Restate, word for word, every line of the data.

→ **Data section**
####################
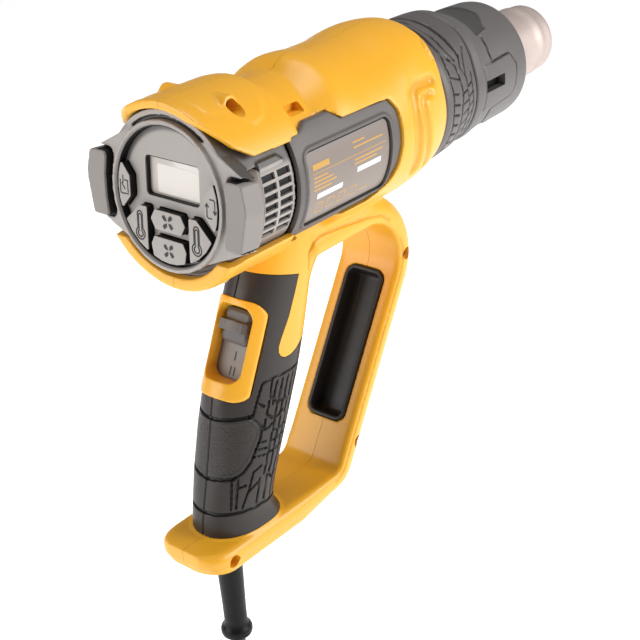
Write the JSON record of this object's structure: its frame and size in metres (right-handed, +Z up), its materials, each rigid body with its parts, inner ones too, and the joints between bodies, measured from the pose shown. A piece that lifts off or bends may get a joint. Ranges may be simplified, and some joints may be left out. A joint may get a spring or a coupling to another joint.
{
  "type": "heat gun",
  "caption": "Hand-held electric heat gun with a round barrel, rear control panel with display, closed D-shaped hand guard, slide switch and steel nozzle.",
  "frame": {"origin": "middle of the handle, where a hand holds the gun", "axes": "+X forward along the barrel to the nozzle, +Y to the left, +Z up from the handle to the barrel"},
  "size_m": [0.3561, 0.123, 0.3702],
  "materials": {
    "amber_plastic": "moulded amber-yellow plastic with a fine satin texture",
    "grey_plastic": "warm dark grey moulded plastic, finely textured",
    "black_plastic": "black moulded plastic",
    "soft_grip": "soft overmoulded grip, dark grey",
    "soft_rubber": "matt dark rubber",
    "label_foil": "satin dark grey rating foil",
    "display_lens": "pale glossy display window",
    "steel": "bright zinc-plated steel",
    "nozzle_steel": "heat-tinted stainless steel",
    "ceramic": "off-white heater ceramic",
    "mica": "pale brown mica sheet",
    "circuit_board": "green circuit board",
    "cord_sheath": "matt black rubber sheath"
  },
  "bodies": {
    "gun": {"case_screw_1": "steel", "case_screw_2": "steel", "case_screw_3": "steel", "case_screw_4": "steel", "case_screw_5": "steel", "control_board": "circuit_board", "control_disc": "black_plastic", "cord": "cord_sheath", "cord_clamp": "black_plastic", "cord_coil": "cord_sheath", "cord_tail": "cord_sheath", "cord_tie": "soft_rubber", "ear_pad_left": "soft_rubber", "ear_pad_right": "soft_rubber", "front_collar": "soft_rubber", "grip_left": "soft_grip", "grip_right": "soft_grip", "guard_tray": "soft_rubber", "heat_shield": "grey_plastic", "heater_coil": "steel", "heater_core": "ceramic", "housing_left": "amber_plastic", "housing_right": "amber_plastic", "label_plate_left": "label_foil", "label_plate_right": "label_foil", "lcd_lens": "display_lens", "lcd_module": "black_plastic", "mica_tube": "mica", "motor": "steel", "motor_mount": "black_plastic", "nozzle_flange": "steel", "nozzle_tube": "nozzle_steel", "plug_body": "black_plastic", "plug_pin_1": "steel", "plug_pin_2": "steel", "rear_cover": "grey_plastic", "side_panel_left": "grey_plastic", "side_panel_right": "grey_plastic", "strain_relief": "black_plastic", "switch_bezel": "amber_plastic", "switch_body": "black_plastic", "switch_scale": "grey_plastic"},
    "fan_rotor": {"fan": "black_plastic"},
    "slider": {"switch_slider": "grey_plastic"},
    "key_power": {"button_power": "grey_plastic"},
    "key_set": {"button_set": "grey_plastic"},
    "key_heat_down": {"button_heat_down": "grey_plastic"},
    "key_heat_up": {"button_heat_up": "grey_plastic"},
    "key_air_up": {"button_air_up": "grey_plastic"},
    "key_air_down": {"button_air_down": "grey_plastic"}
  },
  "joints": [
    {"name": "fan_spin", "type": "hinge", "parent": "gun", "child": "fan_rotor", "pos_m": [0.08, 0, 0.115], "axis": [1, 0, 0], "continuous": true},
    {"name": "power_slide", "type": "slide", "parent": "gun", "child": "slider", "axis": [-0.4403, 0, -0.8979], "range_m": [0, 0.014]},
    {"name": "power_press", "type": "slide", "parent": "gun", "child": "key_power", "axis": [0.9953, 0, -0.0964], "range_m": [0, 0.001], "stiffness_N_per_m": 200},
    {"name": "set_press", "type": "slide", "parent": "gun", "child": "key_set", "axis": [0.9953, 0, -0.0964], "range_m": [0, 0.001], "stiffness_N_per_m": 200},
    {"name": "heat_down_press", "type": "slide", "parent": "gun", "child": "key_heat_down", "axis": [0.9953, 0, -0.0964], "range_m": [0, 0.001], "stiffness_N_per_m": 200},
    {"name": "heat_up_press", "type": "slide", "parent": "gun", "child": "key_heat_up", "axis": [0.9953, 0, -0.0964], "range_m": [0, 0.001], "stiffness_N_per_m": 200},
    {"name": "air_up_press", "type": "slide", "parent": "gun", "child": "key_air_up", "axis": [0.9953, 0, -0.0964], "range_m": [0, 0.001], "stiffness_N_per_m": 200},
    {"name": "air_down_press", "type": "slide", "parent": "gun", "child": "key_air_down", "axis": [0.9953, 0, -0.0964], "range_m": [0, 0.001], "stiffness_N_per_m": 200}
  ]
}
####################
→ **The answer**
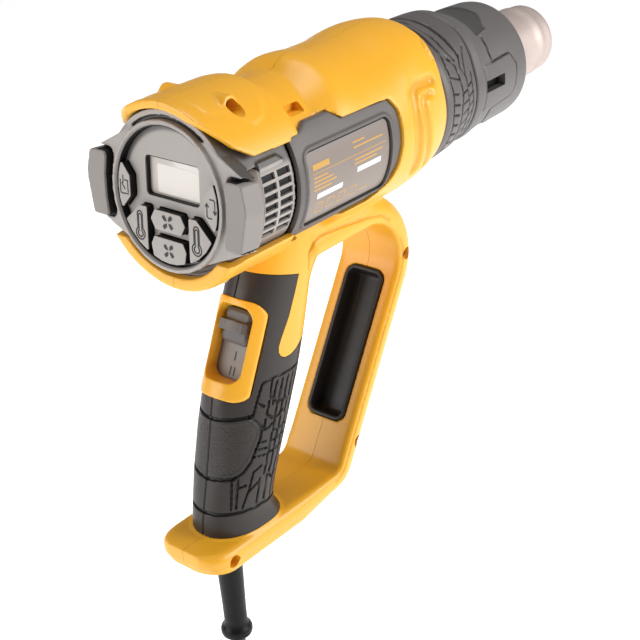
Write the JSON record of this object's structure: its frame and size in metres (right-handed, +Z up), its materials, each rigid body with its parts, inner ones too, and the joints between bodies, measured from the pose shown. A piece that lifts off or bends may get a joint. Ranges may be simplified, and some joints may be left out. A joint may get a spring or a coupling to another joint.
{
  "type": "heat gun",
  "caption": "Hand-held electric heat gun with a round barrel, rear control panel with display, closed D-shaped hand guard, slide switch and steel nozzle.",
  "frame": {"origin": "middle of the handle, where a hand holds the gun", "axes": "+X forward along the barrel to the nozzle, +Y to the left, +Z up from the handle to the barrel"},
  "size_m": [0.3561, 0.123, 0.3702],
  "materials": {
    "amber_plastic": "moulded amber-yellow plastic with a fine satin texture",
    "grey_plastic": "warm dark grey moulded plastic, finely textured",
    "black_plastic": "black moulded plastic",
    "soft_grip": "soft overmoulded grip, dark grey",
    "soft_rubber": "matt dark rubber",
    "label_foil": "satin dark grey rating foil",
    "display_lens": "pale glossy display window",
    "steel": "bright zinc-plated steel",
    "nozzle_steel": "heat-tinted stainless steel",
    "ceramic": "off-white heater ceramic",
    "mica": "pale brown mica sheet",
    "circuit_board": "green circuit board",
    "cord_sheath": "matt black rubber sheath"
  },
  "bodies": {
    "gun": {"case_screw_1": "steel", "case_screw_2": "steel", "case_screw_3": "steel", "case_screw_4": "steel", "case_screw_5": "steel", "control_board": "circuit_board", "control_disc": "black_plastic", "cord": "cord_sheath", "cord_clamp": "black_plastic", "cord_coil": "cord_sheath", "cord_tail": "cord_sheath", "cord_tie": "soft_rubber", "ear_pad_left": "soft_rubber", "ear_pad_right": "soft_rubber", "front_collar": "soft_rubber", "grip_left": "soft_grip", "grip_right": "soft_grip", "guard_tray": "soft_rubber", "heat_shield": "grey_plastic", "heater_coil": "steel", "heater_core": "ceramic", "housing_left": "amber_plastic", "housing_right": "amber_plastic", "label_plate_left": "label_foil", "label_plate_right": "label_foil", "lcd_lens": "display_lens", "lcd_module": "black_plastic", "mica_tube": "mica", "motor": "steel", "motor_mount": "black_plastic", "nozzle_flange": "steel", "nozzle_tube": "nozzle_steel", "plug_body": "black_plastic", "plug_pin_1": "steel", "plug_pin_2": "steel", "rear_cover": "grey_plastic", "side_panel_left": "grey_plastic", "side_panel_right": "grey_plastic", "strain_relief": "black_plastic", "switch_bezel": "amber_plastic", "switch_body": "black_plastic", "switch_scale": "grey_plastic"},
    "fan_rotor": {"fan": "black_plastic"},
    "slider": {"switch_slider": "grey_plastic"},
    "key_power": {"button_power": "grey_plastic"},
    "key_set": {"button_set": "grey_plastic"},
    "key_heat_down": {"button_heat_down": "grey_plastic"},
    "key_heat_up": {"button_heat_up": "grey_plastic"},
    "key_air_up": {"button_air_up": "grey_plastic"},
    "key_air_down": {"button_air_down": "grey_plastic"}
  },
  "joints": [
    {"name": "fan_spin", "type": "hinge", "parent": "gun", "child": "fan_rotor", "pos_m": [0.08, 0, 0.115], "axis": [1, 0, 0], "continuous": true},
    {"name": "power_slide", "type": "slide", "parent": "gun", "child": "slider", "axis": [-0.4403, 0, -0.8979], "range_m": [0, 0.014]},
    {"name": "power_press", "type": "slide", "parent": "gun", "child": "key_power", "axis": [0.9953, 0, -0.0964], "range_m": [0, 0.001], "stiffness_N_per_m": 200},
    {"name": "set_press", "type": "slide", "parent": "gun", "child": "key_set", "axis": [0.9953, 0, -0.0964], "range_m": [0, 0.001], "stiffness_N_per_m": 200},
    {"name": "heat_down_press", "type": "slide", "parent": "gun", "child": "key_heat_down", "axis": [0.9953, 0, -0.0964], "range_m": [0, 0.001], "stiffness_N_per_m": 200},
    {"name": "heat_up_press", "type": "slide", "parent": "gun", "child": "key_heat_up", "axis": [0.9953, 0, -0.0964], "range_m": [0, 0.001], "stiffness_N_per_m": 200},
    {"name": "air_up_press", "type": "slide", "parent": "gun", "child": "key_air_up", "axis": [0.9953, 0, -0.0964], "range_m": [0, 0.001], "stiffness_N_per_m": 200},
    {"name": "air_down_press", "type": "slide", "parent": "gun", "child": "key_air_down", "axis": [0.9953, 0, -0.0964], "range_m": [0, 0.001], "stiffness_N_per_m": 200}
  ]
}